Repeat every line below exactly as it reads.

>> Start

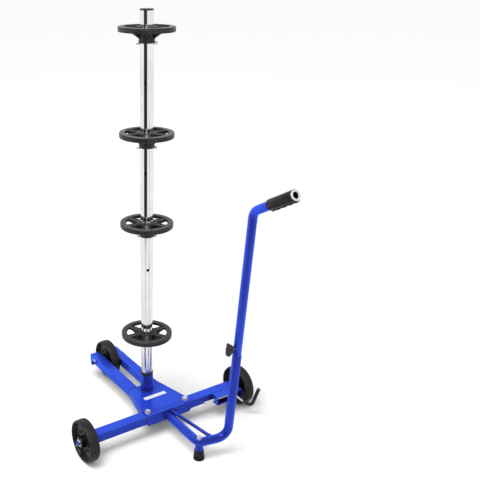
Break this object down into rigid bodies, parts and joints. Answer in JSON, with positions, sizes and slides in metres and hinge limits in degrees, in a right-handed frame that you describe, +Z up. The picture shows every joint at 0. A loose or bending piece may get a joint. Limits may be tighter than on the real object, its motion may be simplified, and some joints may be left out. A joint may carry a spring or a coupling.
{
  "type": "wheel storage tree trolley",
  "caption": "Tall chrome mast with disc supports for stacked car wheels, on a wheeled steel base with a bent pull handle, parking foot and wheel lock.",
  "frame": {"origin": "on the floor, at the middle of the parking foot's sole", "axes": "+Z up along the mast, which stands at +Y from the foot; +X along the crossbar towards the lever-operated wheel lock, +Y towards the rear fork; the pull handle leans away on the -Y side"},
  "size_m": [0.704, 0.9656, 1.422],
  "materials": {
    "blue_coat": "glossy blue powder coat",
    "black_plastic": "satin moulded black",
    "tyre_rubber": "smooth solid tyre",
    "black_rubber": "matt rubber",
    "grey_plastic": "light grey moulded",
    "chrome": "bright plated tube",
    "zinc_steel": "zinc plated",
    "brass": "yellow passivated",
    "white_label": "blank printed strip"
  },
  "bodies": {
    "base": {"base_plate": "blue_coat", "crossbar": "blue_coat", "crossbar_end_plates": "blue_coat", "fork_leg_left": "blue_coat", "fork_leg_right": "blue_coat", "fork_end_plates": "blue_coat", "mast_socket": "blue_coat", "socket_floor": "blue_coat", "socket_ring": "black_plastic", "base_bolts": "zinc_steel", "base_bolt_washers": "zinc_steel", "base_nuts": "zinc_steel", "blank_label": "white_label", "axle_left": "blue_coat", "axle_right": "blue_coat", "axle_rear": "blue_coat", "axle_washers": "zinc_steel", "cotter_pins": "zinc_steel", "lock_box": "blue_coat", "lock_rivet": "brass", "lock_spring": "zinc_steel", "drawbar_tube": "blue_coat", "brace_rod": "blue_coat", "foot_leg": "blue_coat", "foot_bolt": "zinc_steel", "foot_washer": "zinc_steel", "foot_nut": "zinc_steel", "foot_cap": "black_rubber", "clamp_nut": "blue_coat"},
    "wheel_left": {"wheel_core_left": "black_plastic", "tyre_left": "tyre_rubber"},
    "wheel_right": {"wheel_core_right": "black_plastic", "tyre_right": "tyre_rubber"},
    "wheel_rear": {"wheel_core_rear": "black_plastic", "tyre_rear": "tyre_rubber"},
    "lock_lever": {"lock_lever": "zinc_steel", "lever_sleeve": "black_plastic"},
    "lock_pin": {"lock_pin": "zinc_steel", "lock_pin_clip": "zinc_steel"},
    "mast": {"mast_lower": "chrome", "mast_middle": "chrome", "mast_upper": "chrome", "mast_cap": "black_plastic"},
    "handle": {"handle_tube": "blue_coat", "handle_grip": "black_rubber", "grip_end_ring": "grey_plastic"},
    "knob": {"clamp_knob": "black_plastic", "clamp_stud": "zinc_steel"},
    "disc_low": {"support_disc_low": "black_plastic"},
    "pin_low": {"cross_pin_low": "zinc_steel"},
    "disc_second": {"support_disc_second": "black_plastic"},
    "pin_second": {"cross_pin_second": "zinc_steel"},
    "disc_third": {"support_disc_third": "black_plastic"},
    "pin_third": {"cross_pin_third": "zinc_steel"},
    "disc_high": {"support_disc_high": "black_plastic"},
    "pin_high": {"cross_pin_high": "zinc_steel"}
  },
  "joints": [
    {"name": "wheel_left_spin", "type": "hinge", "parent": "base", "child": "wheel_left", "pos_m": [-0.321, 0.1975, 0.0725], "axis": [1, 0, 0], "continuous": true},
    {"name": "wheel_right_spin", "type": "hinge", "parent": "base", "child": "wheel_right", "pos_m": [0.321, 0.1975, 0.0725], "axis": [1, 0, 0], "continuous": true},
    {"name": "wheel_rear_spin", "type": "hinge", "parent": "base", "child": "wheel_rear", "pos_m": [0, 0.6236, 0.0725], "axis": [1, 0, 0], "continuous": true},
    {"name": "lock_lever_swing", "type": "hinge", "parent": "base", "child": "lock_lever", "pos_m": [0.259, 0.151, 0.075], "axis": [0, 0, -1], "range_deg": [0, 80]},
    {"name": "lock_pin_slide", "type": "slide", "parent": "base", "child": "lock_pin", "axis": [1, 0, 0], "range_m": [0, 0.0175]},
    {"name": "mast_spin", "type": "hinge", "parent": "base", "child": "mast", "pos_m": [0, 0.329, 0.7], "axis": [0, 0, 1], "continuous": true},
    {"name": "disc_low_lift", "type": "slide", "parent": "mast", "child": "disc_low", "axis": [0, 0, 1], "range_m": [0, 0.355]},
    {"name": "disc_second_lift", "type": "slide", "parent": "mast", "child": "disc_second", "axis": [0, 0, 1], "range_m": [0, 0.245]},
    {"name": "disc_third_lift", "type": "slide", "parent": "mast", "child": "disc_third", "axis": [0, 0, 1], "range_m": [0, 0.27]},
    {"name": "disc_high_lift", "type": "slide", "parent": "mast", "child": "disc_high", "axis": [0, 0, 1], "range_m": [0, 0.05]},
    {"name": "pin_low_pull", "type": "slide", "parent": "mast", "child": "pin_low", "axis": [0.8387, -0.5446, 0], "range_m": [0, 0.075]},
    {"name": "pin_second_pull", "type": "slide", "parent": "mast", "child": "pin_second", "axis": [0.8387, -0.5446, 0], "range_m": [0, 0.075]},
    {"name": "pin_third_pull", "type": "slide", "parent": "mast", "child": "pin_third", "axis": [0.8387, -0.5446, 0], "range_m": [0, 0.075]},
    {"name": "pin_high_pull", "type": "slide", "parent": "mast", "child": "pin_high", "axis": [0.8387, -0.5446, 0], "range_m": [0, 0.075]},
    {"name": "handle_slide", "type": "slide", "parent": "base", "child": "handle", "axis": [0, -0.0837, 0.9965], "range_m": [-0.05, 0.12]},
    {"name": "clamp_knob_turn", "type": "hinge", "parent": "base", "child": "knob", "pos_m": [0.098, -0.05573, 0.421], "axis": [-1, 0, 0], "range_deg": [0, 360]}
  ],
  "couplings": [
    {"joint": "lock_pin_slide", "follows": "lock_lever_swing", "m_per_rad": 0.012533}
  ]
}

>> End

### WRITTEN SOLUTION:
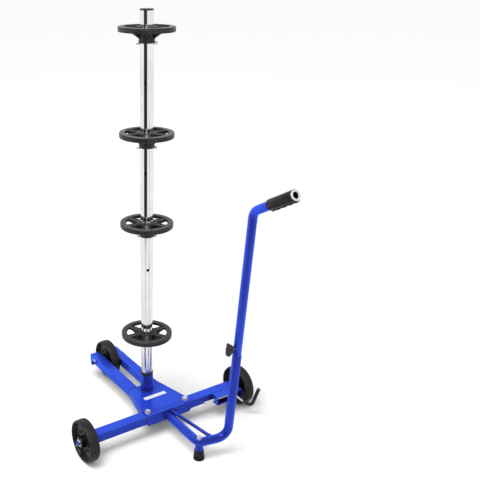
Break this object down into rigid bodies, parts and joints. Answer in JSON, with positions, sizes and slides in metres and hinge limits in degrees, in a right-handed frame that you describe, +Z up. The picture shows every joint at 0. A loose or bending piece may get a joint. Limits may be tighter than on the real object, its motion may be simplified, and some joints may be left out. A joint may carry a spring or a coupling.
{
  "type": "wheel storage tree trolley",
  "caption": "Tall chrome mast with disc supports for stacked car wheels, on a wheeled steel base with a bent pull handle, parking foot and wheel lock.",
  "frame": {"origin": "on the floor, at the middle of the parking foot's sole", "axes": "+Z up along the mast, which stands at +Y from the foot; +X along the crossbar towards the lever-operated wheel lock, +Y towards the rear fork; the pull handle leans away on the -Y side"},
  "size_m": [0.704, 0.9656, 1.422],
  "materials": {
    "blue_coat": "glossy blue powder coat",
    "black_plastic": "satin moulded black",
    "tyre_rubber": "smooth solid tyre",
    "black_rubber": "matt rubber",
    "grey_plastic": "light grey moulded",
    "chrome": "bright plated tube",
    "zinc_steel": "zinc plated",
    "brass": "yellow passivated",
    "white_label": "blank printed strip"
  },
  "bodies": {
    "base": {"base_plate": "blue_coat", "crossbar": "blue_coat", "crossbar_end_plates": "blue_coat", "fork_leg_left": "blue_coat", "fork_leg_right": "blue_coat", "fork_end_plates": "blue_coat", "mast_socket": "blue_coat", "socket_floor": "blue_coat", "socket_ring": "black_plastic", "base_bolts": "zinc_steel", "base_bolt_washers": "zinc_steel", "base_nuts": "zinc_steel", "blank_label": "white_label", "axle_left": "blue_coat", "axle_right": "blue_coat", "axle_rear": "blue_coat", "axle_washers": "zinc_steel", "cotter_pins": "zinc_steel", "lock_box": "blue_coat", "lock_rivet": "brass", "lock_spring": "zinc_steel", "drawbar_tube": "blue_coat", "brace_rod": "blue_coat", "foot_leg": "blue_coat", "foot_bolt": "zinc_steel", "foot_washer": "zinc_steel", "foot_nut": "zinc_steel", "foot_cap": "black_rubber", "clamp_nut": "blue_coat"},
    "wheel_left": {"wheel_core_left": "black_plastic", "tyre_left": "tyre_rubber"},
    "wheel_right": {"wheel_core_right": "black_plastic", "tyre_right": "tyre_rubber"},
    "wheel_rear": {"wheel_core_rear": "black_plastic", "tyre_rear": "tyre_rubber"},
    "lock_lever": {"lock_lever": "zinc_steel", "lever_sleeve": "black_plastic"},
    "lock_pin": {"lock_pin": "zinc_steel", "lock_pin_clip": "zinc_steel"},
    "mast": {"mast_lower": "chrome", "mast_middle": "chrome", "mast_upper": "chrome", "mast_cap": "black_plastic"},
    "handle": {"handle_tube": "blue_coat", "handle_grip": "black_rubber", "grip_end_ring": "grey_plastic"},
    "knob": {"clamp_knob": "black_plastic", "clamp_stud": "zinc_steel"},
    "disc_low": {"support_disc_low": "black_plastic"},
    "pin_low": {"cross_pin_low": "zinc_steel"},
    "disc_second": {"support_disc_second": "black_plastic"},
    "pin_second": {"cross_pin_second": "zinc_steel"},
    "disc_third": {"support_disc_third": "black_plastic"},
    "pin_third": {"cross_pin_third": "zinc_steel"},
    "disc_high": {"support_disc_high": "black_plastic"},
    "pin_high": {"cross_pin_high": "zinc_steel"}
  },
  "joints": [
    {"name": "wheel_left_spin", "type": "hinge", "parent": "base", "child": "wheel_left", "pos_m": [-0.321, 0.1975, 0.0725], "axis": [1, 0, 0], "continuous": true},
    {"name": "wheel_right_spin", "type": "hinge", "parent": "base", "child": "wheel_right", "pos_m": [0.321, 0.1975, 0.0725], "axis": [1, 0, 0], "continuous": true},
    {"name": "wheel_rear_spin", "type": "hinge", "parent": "base", "child": "wheel_rear", "pos_m": [0, 0.6236, 0.0725], "axis": [1, 0, 0], "continuous": true},
    {"name": "lock_lever_swing", "type": "hinge", "parent": "base", "child": "lock_lever", "pos_m": [0.259, 0.151, 0.075], "axis": [0, 0, -1], "range_deg": [0, 80]},
    {"name": "lock_pin_slide", "type": "slide", "parent": "base", "child": "lock_pin", "axis": [1, 0, 0], "range_m": [0, 0.0175]},
    {"name": "mast_spin", "type": "hinge", "parent": "base", "child": "mast", "pos_m": [0, 0.329, 0.7], "axis": [0, 0, 1], "continuous": true},
    {"name": "disc_low_lift", "type": "slide", "parent": "mast", "child": "disc_low", "axis": [0, 0, 1], "range_m": [0, 0.355]},
    {"name": "disc_second_lift", "type": "slide", "parent": "mast", "child": "disc_second", "axis": [0, 0, 1], "range_m": [0, 0.245]},
    {"name": "disc_third_lift", "type": "slide", "parent": "mast", "child": "disc_third", "axis": [0, 0, 1], "range_m": [0, 0.27]},
    {"name": "disc_high_lift", "type": "slide", "parent": "mast", "child": "disc_high", "axis": [0, 0, 1], "range_m": [0, 0.05]},
    {"name": "pin_low_pull", "type": "slide", "parent": "mast", "child": "pin_low", "axis": [0.8387, -0.5446, 0], "range_m": [0, 0.075]},
    {"name": "pin_second_pull", "type": "slide", "parent": "mast", "child": "pin_second", "axis": [0.8387, -0.5446, 0], "range_m": [0, 0.075]},
    {"name": "pin_third_pull", "type": "slide", "parent": "mast", "child": "pin_third", "axis": [0.8387, -0.5446, 0], "range_m": [0, 0.075]},
    {"name": "pin_high_pull", "type": "slide", "parent": "mast", "child": "pin_high", "axis": [0.8387, -0.5446, 0], "range_m": [0, 0.075]},
    {"name": "handle_slide", "type": "slide", "parent": "base", "child": "handle", "axis": [0, -0.0837, 0.9965], "range_m": [-0.05, 0.12]},
    {"name": "clamp_knob_turn", "type": "hinge", "parent": "base", "child": "knob", "pos_m": [0.098, -0.05573, 0.421], "axis": [-1, 0, 0], "range_deg": [0, 360]}
  ],
  "couplings": [
    {"joint": "lock_pin_slide", "follows": "lock_lever_swing", "m_per_rad": 0.012533}
  ]
}